When we grieve as children, fairytale villains can show up anywhere: “A wolf is in the shepherd’s pie,” Powers sings. He informs us of the year he – the person in the audio sample, we can only assume – passed, the refrain of “We’re doing alright” reverberating in the years that follow. The piano, by now a trademark of Youth Lagoon’s sound, has perhaps never played a more vital role in his music. “Every song that Momma wrote/ Pop learned to play/ When the old piano broke/ The music went away.” You can hear it hanging there like a knot in his throat.

6. Lucy Takes a Picture

Like snapping a picture, the pizzicato strings threaded through this early album single has the effect of suspending a moment in time. Powers doesn’t fully articulate it until the final verse, which finds him softly intoning words it sounds like he’s been looking for his whole life: “And we catch a little breeze/ When I catch you in the dirt/ And I feel the autumn die/ And the winter hold its keep/ I can see it in your breath/ I can taste it on your cheek.” You can hear it in the song, one of the most resplendent he’s ever laid to tape.

7. Perfect World

The album switches gears once again, but don’t let the title fool you: ‘Perfect World’ is not only the most eruptive song on here, but also one of the least idyllic. It’s a deep cut that makes you pay close attention: still piercingly melodic and narratively rich, but also wreathed in distortion.

8. My Beautiful Girl

From the knottiest, loudest song on the album to its simplest, sweetest piano ballad: in the world of Rarely Do I Dream, it makes total sense. ‘My Beautiful Girl’ begins with the narrator’s sole action: “I hold your hand…” Everything that follows is observation, understanding, and pure admiration. Unlike other girls mentioned on the album, this one remains nameless, but he notices the ways her family is in disarray, too – the loudness of broken homes that beg the song to be quiet. And beautiful, of course.

9. Canary

After the emotional directness of ‘My Beautiful Girl’, ‘Canary’ is harder to sink into, darkly enigmatic yet entrancing. Darkness materializes in playful ways, too, Powers remind us, but that doesn’t make the atmosphere any less foreboding. “Halloween and homemade alchohol,” he sings, which could serve as the song’s subtitle.

10. Parking Lot

Here, the audio sample is placed not at the beginning but right as the song’s groove flips from a twinkle to a shuffle, a bold move that’s enough to justify its inclusion on the album, though it bears less weight than the ones that come before.

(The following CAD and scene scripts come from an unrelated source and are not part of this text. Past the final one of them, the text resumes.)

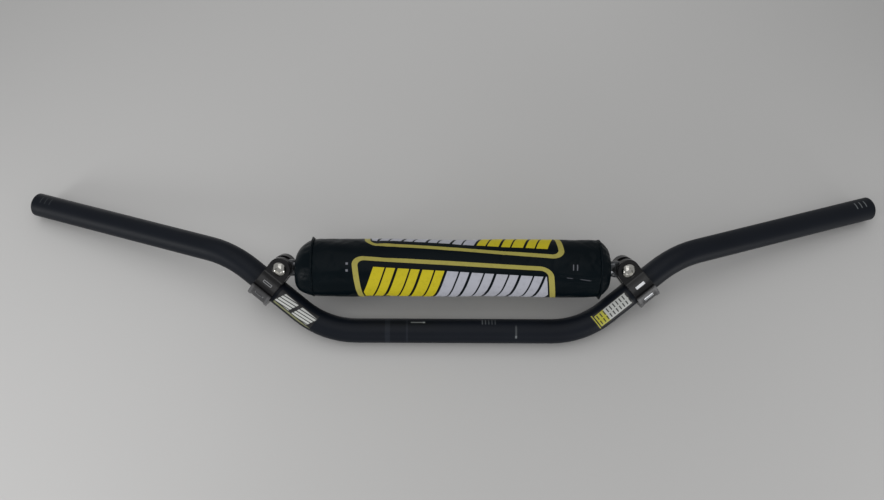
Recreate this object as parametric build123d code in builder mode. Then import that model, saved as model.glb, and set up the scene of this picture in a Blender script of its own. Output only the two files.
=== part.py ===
from build123d import *
import os
from math import cos, degrees, radians, sin, sqrt

# Motocross handlebar with a padded crossbar, in millimetres and degrees.
# +X runs along the centre of the bar, +Z is the way the bar rises, and +Y is the way the grips
# sweep back. The origin is the middle of the straight that the stem clamps hold.

# Handlebar tube
tube_diameter = 22.2
tube_wall = 4.0
centre_span = 233.0
upright_length = 109.5
upright_angle = 39.1
grip_length = 215.2
grip_rise = 12.3
grip_sweep = 16.4
lower_bend_radius = 79.0
upper_bend_radius = 80.0
tube_end_chamfer = 1.0

# Crossbar clamps, each a front and a rear shell
clamp_distance = 66.4
clamp_width = 20.5
clamp_wall = 3.5
clamp_turn = 12.0
clamp_fit = 0.05
clamp_edge_chamfer = 0.6
bolt_offset = 21.1
ear_blend = 2.5
front_ear_thickness = 5.6
rear_ear_thickness = 8.0
crown_slot_length = 9.5
crown_slot_width = 3.8
crown_slot_depth = 1.1
crown_slot_angle = 21.5

# Hook that joins the two shells of a clamp on its outer side
hook_start = 4.0
hook_tooth = 16.0
hook_ridge = 9.0
hook_end = 190.0
hook_wall = 5.9
hook_lip_wall = 1.7
hook_ridge_height = 1.0
hook_clearance = 0.1
hook_rib_width = 2.6
hook_groove_depth = 2.2
hook_groove_start = 48.0
hook_slot_length = 10.0
hook_slot_width = 3.5
hook_slot_depth = 1.1
hook_slot_angle = 27.0

# Clamp bolts and nuts
bolt_diameter = 6.0
bolt_hole_clearance = 0.25
bolt_head_diameter = 12.8
bolt_head_height = 4.4
bolt_head_rim = 1.0
bolt_tip = 0.6
hex_key_flats = 5.0
hex_key_depth = 2.4
nut_flats = 10.0
nut_height = 5.0
nut_clearance = 0.15
thread_clearance = 0.05

# Crossbar
crossbar_diameter = 12.7
crossbar_taper = 4.6
eye_thickness = 6.4
eye_radius = 7.4
eye_round = 1.8
eye_fit = 0.1
eye_neck_clearance = 0.4

# Crossbar pad
pad_diameter = 51.7
pad_end_room = 12.25
pad_shift = 2.0
cover_thickness = 1.2
layer_gap = 0.2
foam_bore_clearance = 0.4
foam_slit_width = 1.5
right_bulge = 9.5
pad_clamp_gap = 0.8
bulge_shoulder_ratio = 0.8
bulge_height_ratio = 0.68
panel_hole_clearance = 2.0
binding_width = 3.0
binding_stand = 2.2
binding_round = 0.9
closure_angle = -35.0
closure_edge_gap = 1.5
flap_width = 22.0
flap_end_margin = 5.0
strip_thickness = 0.8
strip_width = 16.0

# Labels on the uprights
left_label_length = 41.0
right_label_length = 39.0
label_width = 15.4
label_thickness = 0.15
label_fit = 0.02
label_gap = 3.2
label_lean = 6.0

# Handlebar geometry
tube_radius = tube_diameter / 2
lower_corner = Vector(centre_span / 2, 0, 0)
upright_way = Vector(cos(radians(upright_angle)), 0, sin(radians(upright_angle)))
upper_corner = lower_corner + upright_way * upright_length
grip_way = Vector(
    cos(radians(grip_sweep)) * cos(radians(grip_rise)),
    sin(radians(grip_sweep)),
    cos(radians(grip_sweep)) * sin(radians(grip_rise)),
)
grip_end = upper_corner + grip_way * grip_length

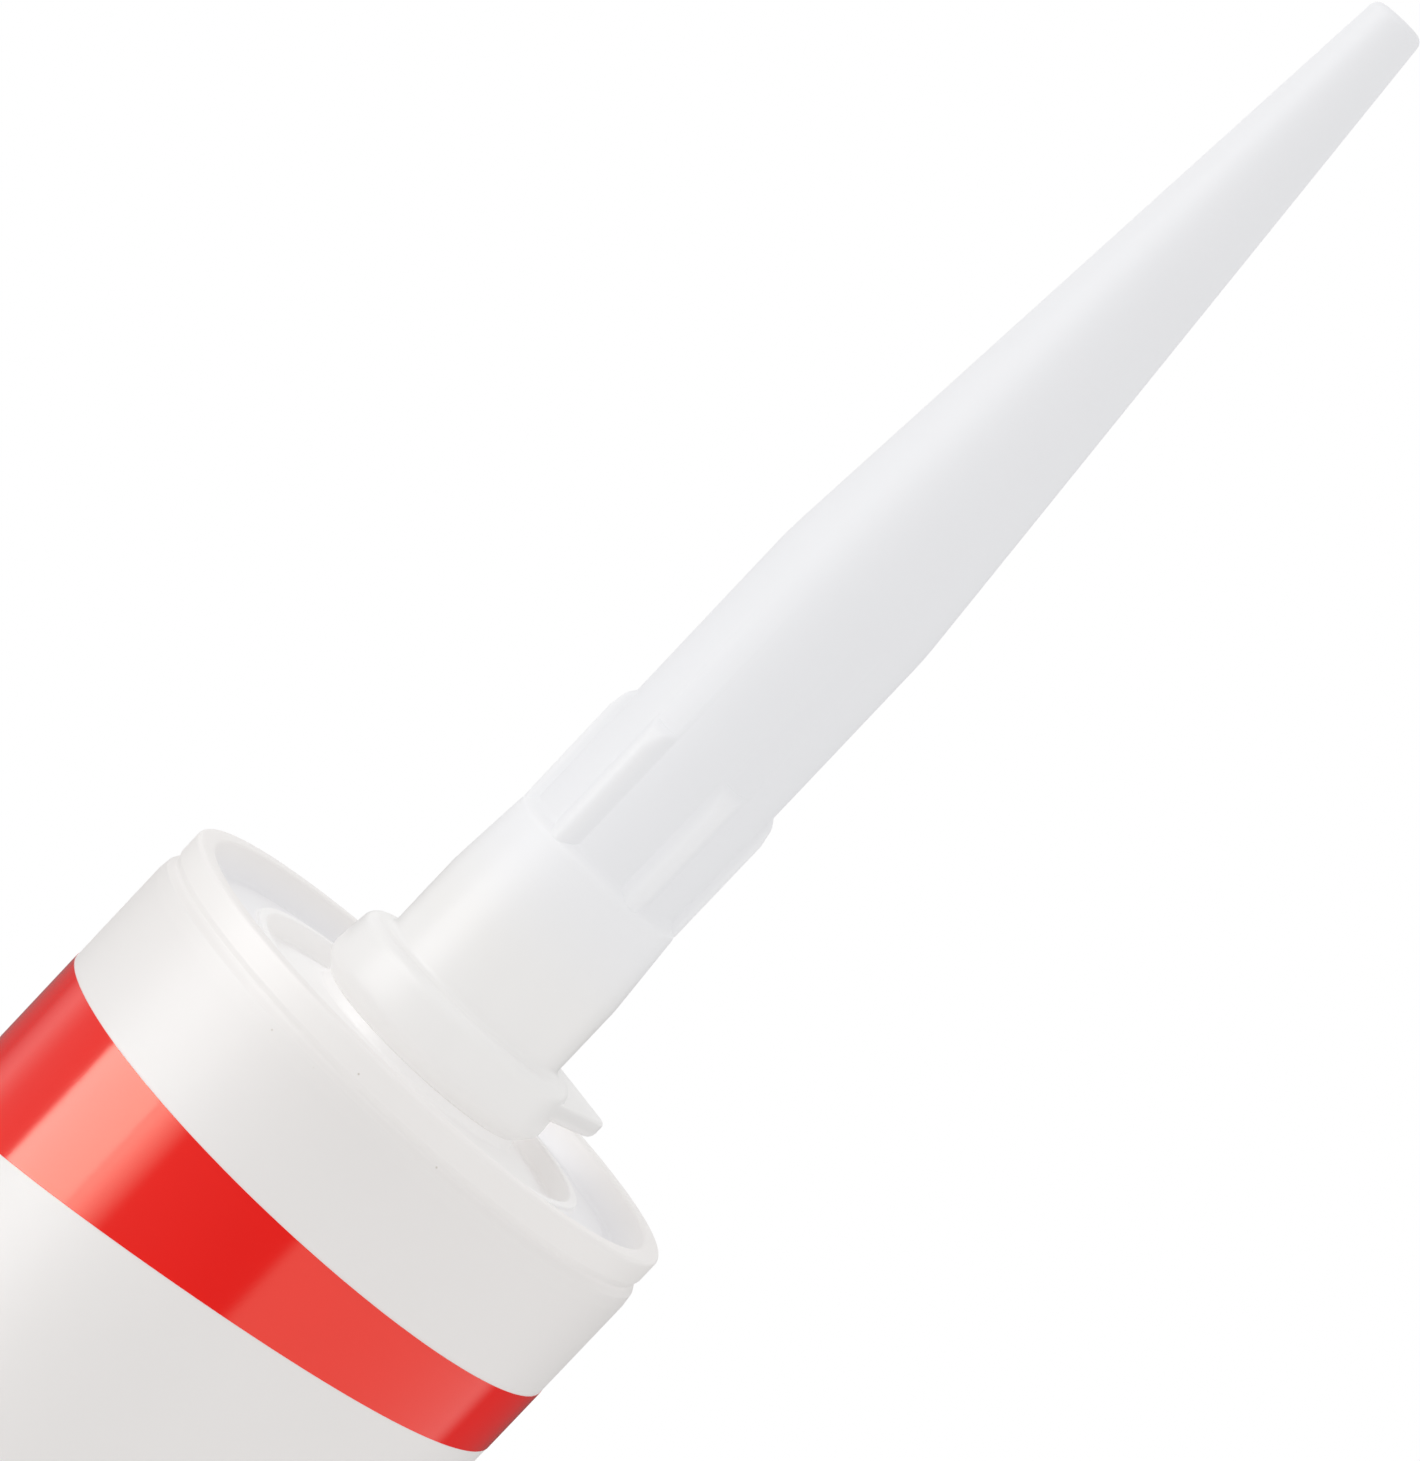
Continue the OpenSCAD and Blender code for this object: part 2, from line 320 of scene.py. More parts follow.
def makeNozzle():
    # from the tip down the bore, round the foot and up the outside
    n = nozzle
    top = seatZ + n["flangeH"]
    taper = seatZ + n["taperH"]
    pipeFoot = taper + n["taperR"] - n["pipeR"]
    pipeTop = seatZ + n["pipeH"]
    pipeBore = n["pipeR"] - n["wall"]
    corners = [
        (0, tipZ - n["tipPlug"], 0),
        (n["tipR"] / 2, tipZ - n["tipPlug"] - n["boreCrown"], 0.3),
        (pipeBore, pipeTop, 20),
        (pipeBore, pipeFoot, 0.5),
        (n["socketR"], pipeFoot - n["socketRoof"], 0.5),
        (n["socketR"], seatZ, 0.3),
        (n["flangeFootR"], seatZ, 0.1),
        (n["flangeR"] + n["flangeBulge"], seatZ + n["flangeFootH"], 1.5),
        (n["flangeR"] - n["flangeTaper"], top, 1.6),
        (n["skirtR"], top, 0.7),
        (n["skirtR"], seatZ + n["skirtH"], 12),
        (n["taperR"], taper, 0.7),
        (n["pipeR"], pipeFoot, 0.9),
        (n["pipeR"], pipeTop, 30),
        (n["tipR"], tipZ - n["tipCrown"], n["tipRound"]),
        (0, tipZ, 0),
    ]
    return lathe("nozzleShell", corners, n["sides"])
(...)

11. Saturday Cowboy Matinee

The protagonist of ‘Speed Freak’ steers mountains; the one in ‘Saturday Cowboy Matinee’ wants to be one. It comes from a place of delirium that, by this point on the album, is familiar but all the more pronounced; the drugs less and less part of the subtext, more violently foregrounded. It’s almost like the mere mention of them is enough to trigger another audio sample, a powerful yet futile invocation of blissful ignorance. With its trip-hop influence, the song is a bit of a sonic outlier, but also another welcome change of pace.

12. Home Movies (1989 – 1993)

In this collage of voice recordings, one ultimately rings out: “Say, ‘This is Trevor’s story.’” It’s true, but it’s also, at the end of the day, an instruction: a framing device passed down from generations so our lives make more sense, so we can look back and cross-reference with ease. We can spend every waking day documenting our lives; we can dig into the archives; we can pick out the easter eggs, laying them out for others to unpack. We can even weave some fiction in for the hell of it. But that doesn’t stop us being hunters of our stories, not tellers. If Rarely Do I Dream clings to any form of truth, it’s that there’s still peace to be found in the rubble. And like any piece of us that remains, words can hardly do it justice.